Part-time counselors’ fate hangs by a thread on campus


David Jenkins

While in Faculty Senate Stephanie Rosenblatt, Cerritos College Faculty Federation liaison, asks other members to attend the Board of Trustees meeting. Rosenblatt hopes to have 40 other faculty members attend the meeting to support part-time counselors.

Carmelita Islas Mendez

Cerritos College faculty are petitioning campus administrators this week as 15 part-time counselors are expected to lose their jobs this semester due to a lack of grant funding.

Stephanie Rosenblatt, who serves as a liaison for the Cerritos College Faculty Federation, says losing the counselors will negatively impact students.

Rosenblatt said that the part-time counselors contribute “greatly” to the counseling department by providing over 140 hours a week of counseling to students.

Part-time counselors were notified that their hours would be cut or that they would have no hours, two days in advance. However, after the union sent a demand-to-negotiate letter to the district it was decided that the counselors would be kept until the end of the month.

“It is really hard to have people lose their jobs with only two-days notice,” Rosenblatt said, “even McDonalds gives you two-weeks notice.”

Karen Patron, Associated Students of Cerritos College president, said that the loss of the 15 part-time counselors will greatly impact the students seeing as it is already difficult to obtain an appointment with a counselor.

Patron said, “I think that we may have to look at the process of how we go about getting appointments with the counselors because I think that students get discouraged from going to the counselors because the process is so difficult.”

Counseling Department Chairperson Armando Soto responded by saying that all colleges have the challenge of “knowing how to positively incentivize students to come in” and that losing counselors will impact how effectively the department will be able to continue providing services.

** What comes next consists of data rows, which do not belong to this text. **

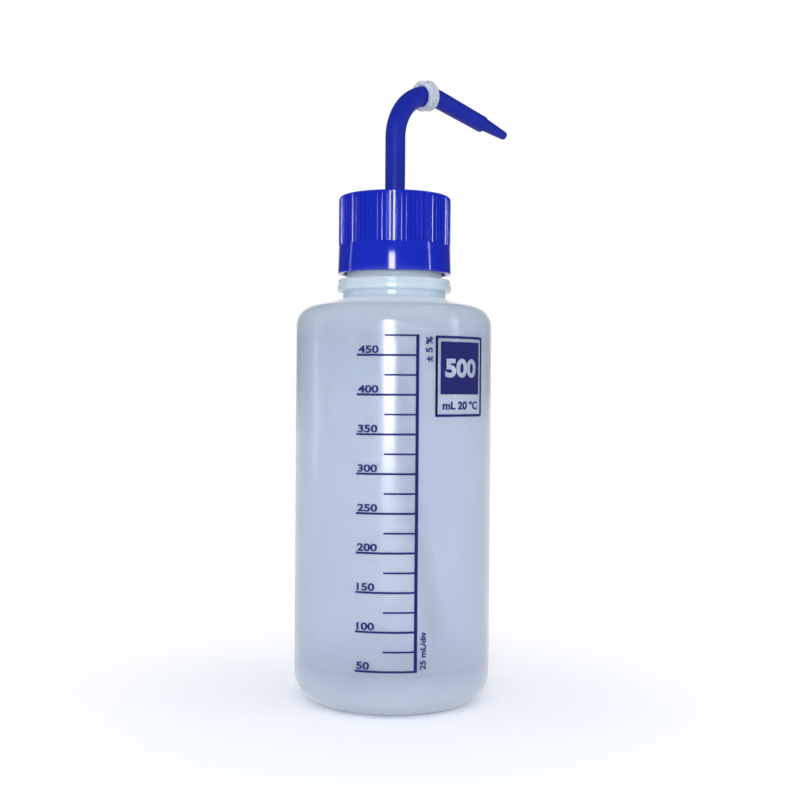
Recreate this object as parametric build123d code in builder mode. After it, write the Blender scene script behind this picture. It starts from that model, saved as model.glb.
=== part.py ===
"""A 500 mL squeeze wash bottle: a blow-moulded bottle, a ribbed screw cap on a coarse
thread, and a bent spout tube with its collar, jet tip and dip tube.

Millimetres. The origin is the centre of the standing ring, +Z is up through the neck,
and the spout points along +X. Angles round the bottle are degrees from +X towards +Y.
"""

import os
from math import atan2, cos, degrees, radians, sin, sqrt, tan

from build123d import *

# Bottle body
body_d = 72.0
body_top = 136.7  # height where the straight side ends
wall = 1.2
base_corner_r = 10.0
shoulder_corner_r = 7.6
shoulder_slope = 13.5  # degrees above level
foot_w = 4.6  # width of the flat standing ring
foot_step = 1.5  # 45 degree step from the standing ring up into the base
push_up = 3.4  # height of the base's hollow at its middle

# Neck, set out from its threaded upper part
finish_d = 35.2  # threaded part above the bead, without its thread
finish_h = 27.5
finish_wall = 2.0
rim_fillet_r = 0.5
neck_out = 1.4  # how far the plain neck under the bead stands out from the threaded part
neck_wall = 1.8
neck_fillet_r = 1.2
neck_rise = 2.6  # plain neck from the shoulder to the bead
bead_out = 2.1  # how far the bead stands out from the plain neck
bead_h = 4.5
bead_step = 0.3  # how far the bead's upper half is set back
bead_bevel = 0.8

# Screw thread shared by the neck and the cap
thread_pitch = 4.23
thread_depth = 1.1
thread_flank = 0.55  # how much a ridge narrows on each side, from root to crest
thread_play = 0.93  # what the two ridges together leave free of the pitch
thread_bite = 0.4  # how far a ridge is rooted in the wall that carries it
thread_drop = 3.0  # from the rim down to the middle of the neck ridge's upper end
neck_turns = 1.6
cap_turns = 1.4
thread_side_gap = 0.3  # between the two ridges on the side that pulls the cap down
thread_tip_gap = 0.3  # from a ridge's crest to the wall it faces

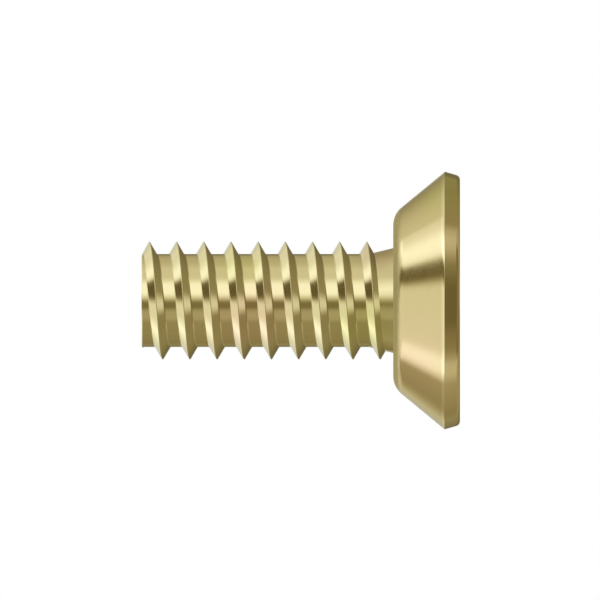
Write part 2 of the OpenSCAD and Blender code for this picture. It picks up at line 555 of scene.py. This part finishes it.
def shear_marks_group():
    """The cut end. On the side where the blade entered the metal is smeared in fine parallel
    lines, and from Tear, in millimetres along the cut, it tore off and is grainy."""
    tree, given, out = new_group("shear_marks", {"Lines": 7.0, "Tear": 0.3}, ["Height", "Mask"])
    where, x, y, _, _ = place(tree)
    join = node(tree, "ShaderNodeCombineXYZ")
    feed(tree, join.inputs[0], maths(tree, "MULTIPLY", x, given["Lines"]))
    feed(tree, join.inputs[1], maths(tree, "MULTIPLY", y, SPACING_ALONG))
    smear = noise(tree, join.outputs[0], scale=1.0, detail=3.0)
    ragged = maths(tree, "MULTIPLY", noise(tree, where, scale=1.6, detail=1.0), RAGGED)
    past_tear = maths(tree, "SUBTRACT", maths(tree, "ADD", y, ragged),
                      maths(tree, "ADD", given["Tear"], RAGGED / 2))
    torn = maths(tree, "ADD", maths(tree, "MULTIPLY", past_tear, TORN_SLOPE), 0.5, clamp=True)
    grain = maths(tree, "MULTIPLY", noise(tree, where, scale=9.0, detail=4.0),
                  maths(tree, "MULTIPLY", torn, GRAIN_DEPTH))
    feed(tree, out["Height"], maths(tree, "ADD", smear, grain))
    feed(tree, out["Mask"], torn)
    return tree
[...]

Soto said the issue was first noted while looking at the budget in December when they realized that the Student Success and Support Program grant was low and that it would impact students in the spring 2018 semester.

The Student Success and Support Program grant funds core services for many colleges in California.

The SSSP defines core services as “orientation; assessment; counseling, advising, and other education planning services needed to assist a student in making an informed decision about his or her education goal.”

Full-time counselors provide these services along with part-time counselors.

Soto said, “When we think about it we have counselors that teach or work in programs, like PUENTE or Umoja, where it is only 50 percent of their time and the other 50 percent is seeing general students who need general counseling services.

“The other 50 percent of time that is not spent counseling is given to part-time counselors. Typically, it is a balancing act and trying to cover full-time counselors by giving appointments to part-timers.”

Rosenblatt also said, “It is in the sincere hope of the counselors and CCFF that the District will be able to find the approximately $140,000 needed for these counselors to continue to provide 144 hours/week of counseling service to our students until the end of this semester.

“This would amount to less than 0.07 percent of the $2 million surplus from last year and it is less than 0.005 percent of the $28.7 million in unrestricted funds that are sitting in the bank.

“At the last board meeting, where people went to support Zebra Coffee, that for me was a really beautiful moment because it showed how as an institution we can look at a decision that monetarily and on paper makes sense and then realize the communal impact and we can reverse the decision, we are not robots,” said Rosenblatt

Rosenblatt plans to attend the Board of Trustees meeting on Feb. 7 with other faculty and union advocates to support.

Soto concluded by saying, “There was no ill-intent, we value the part-time counselors. They are my peers and I absolutely care about their well-being and the well-being of the department because without them we can’t effectively provide services to our students.”